One dollar buys 77.8 grams of fiber if you spend it on whole wheat flour, and 27.9 grams if you spend it on canned black beans. That’s the full range across the 15 cheapest fiber foods in our data, based on USDA fiber values and July 2026 prices. And here’s the part that reframes the whole grocery store: even the last-place food on this list hands you just under a full day of fiber, measured against the 28-gram daily value, for a single dollar.
This is the elite tier of our full fiber per dollar study. The spread from first to last is only 2.8x, tiny compared to the rest of the store, because everything here is already a bargain. Think of it as the menu for the best dollar you’ll spend all week.
| Rank | Food | Fiber per $1 | Package | Price |
|---|---|---|---|---|
| 1 | Whole wheat flour | 77.8 g | 5 lb bag | $3.12 |
| 2 | Green split peas (dry) | 71.0 g | 16 oz bag | $1.42 |
| 3 | Pinto beans (dry) | 70.8 g | 4 lb bag | $3.97 |
| 4 | Black beans (dry) | 58.1 g | 2 lb bag | $2.42 |
| 5 | Popcorn kernels | 57.7 g | 2 lb bag | $2.28 |
| 6 | Pearled barley (dry) | 57.1 g | 16 oz bag | $1.24 |
| 7 | Navy beans (dry) | 52.0 g | 2 lb bag | $2.67 |
| 8 | Old-fashioned rolled oats | 35.8 g | 42 oz canister | $3.36 |
| 9 | Whole wheat spaghetti | 35.4 g | 16 oz box | $1.18 |
| 10 | Chickpeas (dry) | 33.8 g | 16 oz bag | $1.64 |
| 11 | Brown lentils (dry) | 33.7 g | 16 oz bag | $1.44 |
| 12 | Chia seeds | 33.1 g | 32 oz bag | $9.44 |
Source: USDA FoodData Central + single-store prices, July 2026. Full methodology at /methodology/.
Rounding out the 15: bran flakes cereal at 30.1 grams per dollar, whole flaxseed at 28.5, and canned black beans at 27.9.
How far does one dollar of fiber actually go?
Further than most people would guess.
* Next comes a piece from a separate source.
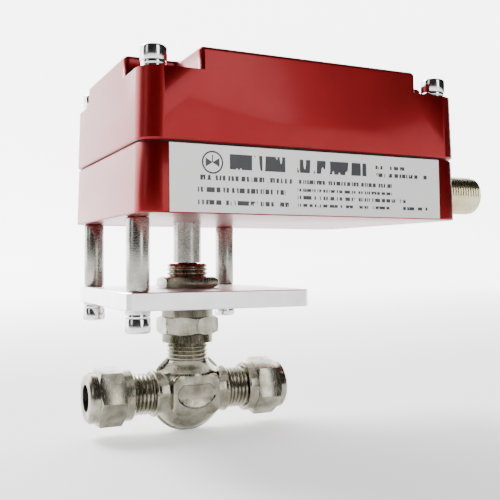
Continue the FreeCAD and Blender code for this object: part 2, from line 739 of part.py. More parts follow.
def post_studs():
    edge = "screw_dia / 8"
    length = f"base_floor + screw_dia - {SPARE} / 2 + 1.5 * screw_dia"
    stud = turned(
        "post_stud",
        [
            ("0", "0"),
            (f"screw_dia / 2 - {edge}", "0"),
            ("screw_dia / 2", edge),
            ("screw_dia / 2", f"{length} - {edge}"),
            (f"screw_dia / 2 - {edge}", length),
            ("0", length),
        ],
    )
    return copies("post_studs", stud, post_places("housing_bottom - 1.5 * screw_dia"))


def mounting_plate():
    x, y = "post_span_x / 2 + plate_margin", "post_span_y / 2 + plate_margin"
    blank = flat_part("mounting_plate_blank", rectangle(f"-({x})", f"-({y})", x, y), "plate_thick")
    doc.recompute()
    thick = value("plate_thick")
    dress(blank, "Chamfer", blank.Tip, upright_edges(blank.Tip.Shape, 0, thick), "0.3 * plate_margin")
    flats = level_edges(blank.Tip.Shape, 0) + level_edges(blank.Tip.Shape, thick)
    dress(blank, "Chamfer", blank.Tip, flats, "0.06 * plate_margin")
    put(blank, "stem_x", "0", "plate_underside")
    foot, through = f"plate_underside - {SPARE}", f"plate_thick + 2 * {SPARE}"
    holes = [cylinder("panel_hole", "thread_radius + 3 * thread_gap", through, "stem_x", "0", foot)]
    for number, place in enumerate(post_places(foot), start=1):
        holes.append(cylinder(f"plate_hole_{number}", "screw_clear", through, *place))
    return cut("mounting_plate", blank, holes)


# ---------------------------------------------------------------- valve


def hex_barrel(name, flats, length, start, turn=0.0):
    """A hexagonal length whose corners are turned off at both ends."""
    radius = f"({flats}) / 2 / cos(30 deg)"
    corner = f"({radius} - ({flats}) / 2)"
    end = f"({start}) + ({length})"
    blank = turned(
        name + "_round",
        [
            ("0", start),
            (f"({flats}) / 2", start),
            (radius, f"({start}) + {corner} * tan(30 deg)"),
            (radius, f"{end} - {corner} * tan(30 deg)"),
            (f"({flats}) / 2", end),
            ("0", end),
        ],
    )
    return common(name, blank, prism(name + "_prism", flats, length, z=start, turn=turn))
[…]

A dollar of whole wheat flour holds almost three days of the 28-gram daily value. A dollar of dry split peas covers about two and a half days. Even the canned black beans at the bottom, the grab-it-and-go option of the group, come within a gram of a full day.
Compare that to how most fiber actually gets bought in America, in the form of fresh produce and packaged snacks, and the difference is stark. In our full ranking, most of the store doesn’t come anywhere near this list. If you’ve ever felt like eating enough fiber is expensive, it’s not the fiber that’s expensive. It’s the delivery vehicle.
What’s the single best dollar you can spend on fiber?
If you bake, it’s flour, full stop. If you don’t, spend it on dry green split peas: 71.0 grams of fiber per dollar, $1.42 for a 16 oz bag, no soaking required despite what the bag’s vibe suggests. One pot of split pea soup converts that bag into several lunches that cost less than a vending machine run.
Dry pinto beans are statistically the same deal at 70.8 grams per dollar, and the 4 lb bag at $3.97 is the bulk buy that keeps on giving. Dry black beans (58.1 grams per dollar) split the difference between value and versatility. Cook a pot on Sunday and they carry weeknight black bean tacos without complaint.
Do you have to cook dried beans to win here?
No, and that’s the quiet good news of this list. Canned black beans finished fifteenth out of 15, and they still deliver 27.9 grams of fiber per dollar at $0.88 a can. Last place in this crowd would be a podium finish anywhere else in the store.
The grains on the list are just as low-effort. Popcorn kernels (57.7 grams per dollar) pop in minutes. Pearled barley (57.1) simmers unattended, and this hands-off mushroom barley risotto proves it can be dinner-party food. Rolled oats (35.8) and whole wheat spaghetti (35.4) are already in your pantry rotation. Brown lentils at 33.7 grams per dollar cook in a fraction of the time regular beans do, which is why a weeknight lentil curry exists at all. Dry chickpeas sit right there too at 33.8.
Are the expensive-looking foods on this list actually expensive?
This is my favorite part of the data. Chia seeds cost $9.44 for a 32 oz bag, which feels like a splurge at the shelf. But they’re so dense with fiber that they still deliver 33.1 grams per dollar, right alongside lentils. A spoonful goes a long way, which is the whole trick behind chia raspberry jam. Whole flaxseed tells the same story at 28.5 grams per dollar despite a $5.98 bag. Sticker price and value per dollar are different questions, and this list is what happens when you ask the second one.
So what do you do with all this? Spend your next spare dollar at the top of the table, and let the boring bags do the heavy lifting. Our breakdown of what a full day of fiber costs turns these per-dollar numbers into actual meals, and the complete budget fiber guide builds the whole week around them. A dollar doesn’t buy much anymore. In this one corner of the store, it still buys a lot.